Did you know that in the other place where i was living there are- let me see- let me remember- without pausing to let my fingers pause- my fingers need to continue to move there are- there are- about eight i think yes eight no more- lanes of highway. Many many lanes of highway there are definitely six on the elevated part and then there are two on each of the two exit ramps and all of this is visible from the windows of the other place where i am living where i am sleeping on the narrow mattress beside her bed. I don't pay rent. Her comforter is red and her pillows are all very very flat. I know this because I borrowed them today to lie on her bed and watch Cinema Paradiso. I put my head where her feet go and i put all her thin pillows in a stack under my head and added my pillow also and a folded up quilt- that is how thin her pillows are. Three on top of each other and still my head was not propped up enough to comfortably watch Cinema Paradiso.
I put my head where her feet normally go because that way the screen of my computer was facing away from the windows.
if the screen was facing towards the windows- if my head was wear she normally puts her head- then the screen would reflect my face. and i would watch my face watch Cinema Paradiso instead of just watching it.
Once i sat on the fire escape and watched the cars go by on the four lanes of highway and two lanes of the two exit ramps and the two lanes of the service road and the one lane one way parked car lined street that we are the last building on...
and I sat on the fire escape and ate some pages of jitterbug perfume and the fire escape shook on its rusted iron shelf with each passing truck and I was so aware- because of Jitterbug Perfume- which is about immortality- i was so aware of not wanting to die- and about loving my life- that i left the fire escape and went back inside because i was so so afraid of the shelf swinging away from the building and dumping me onto the cement below and i imagined how much i did not want to be dead right now so i went back inside because really- magnificent tho the view of highway may be- i did not want to die. so i left the rusty shelf.
So my head was where her feet normally go and i had all her three thin pillows and a quilt and my own pillow propping up my head and to tell the truth, i was a little vexed by the love story.
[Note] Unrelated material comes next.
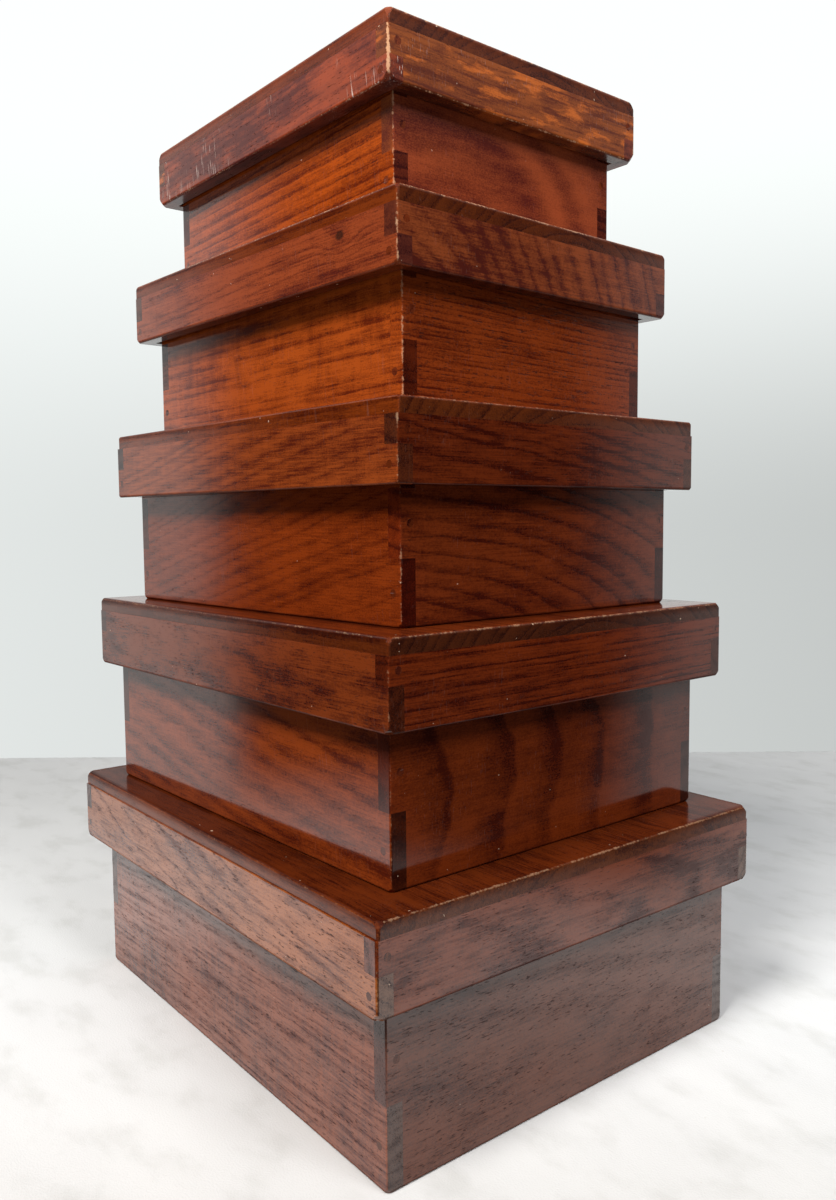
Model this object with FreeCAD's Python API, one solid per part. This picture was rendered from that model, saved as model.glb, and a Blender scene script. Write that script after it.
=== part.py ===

Not the little boy, the little boy was a wonder. and the montage of the movies and the theater and what went on there and the man who kept falling asleep and the mischievous italians who put things in his mouth while he snored and the Little boy's face and what a wonderful face and i think one time i caught the actor laughing when he should have been crying but maybe the little boy would have been laughing. maybe Toto was always laughing always in love until he fell in love and then... honestly... I became a little vexed.
And also... why is there a photo of the kissing on the cover of the DVD? The movie is not about them kissing the movie is about everyone else, everyone in the movies kissing.
Do you think
that the movies that he made- when he 'escaped' his small town life- do you think the movies that he made were all about/inspired by lost love?
I hope not.

"I'm pretty sure that you're a writer Katie. I feel like thats what you should be doing. Your stuff is pretty engaging."
It felt pretty fucking solid.
Have I ever seen cinema like that?
This is what its like...
the way that you write...
Its like...
you have everything in front of you in the room. all the details right there and its all floating away like theres no gravity. not just upwards though- a force just slightly setting the images afloat.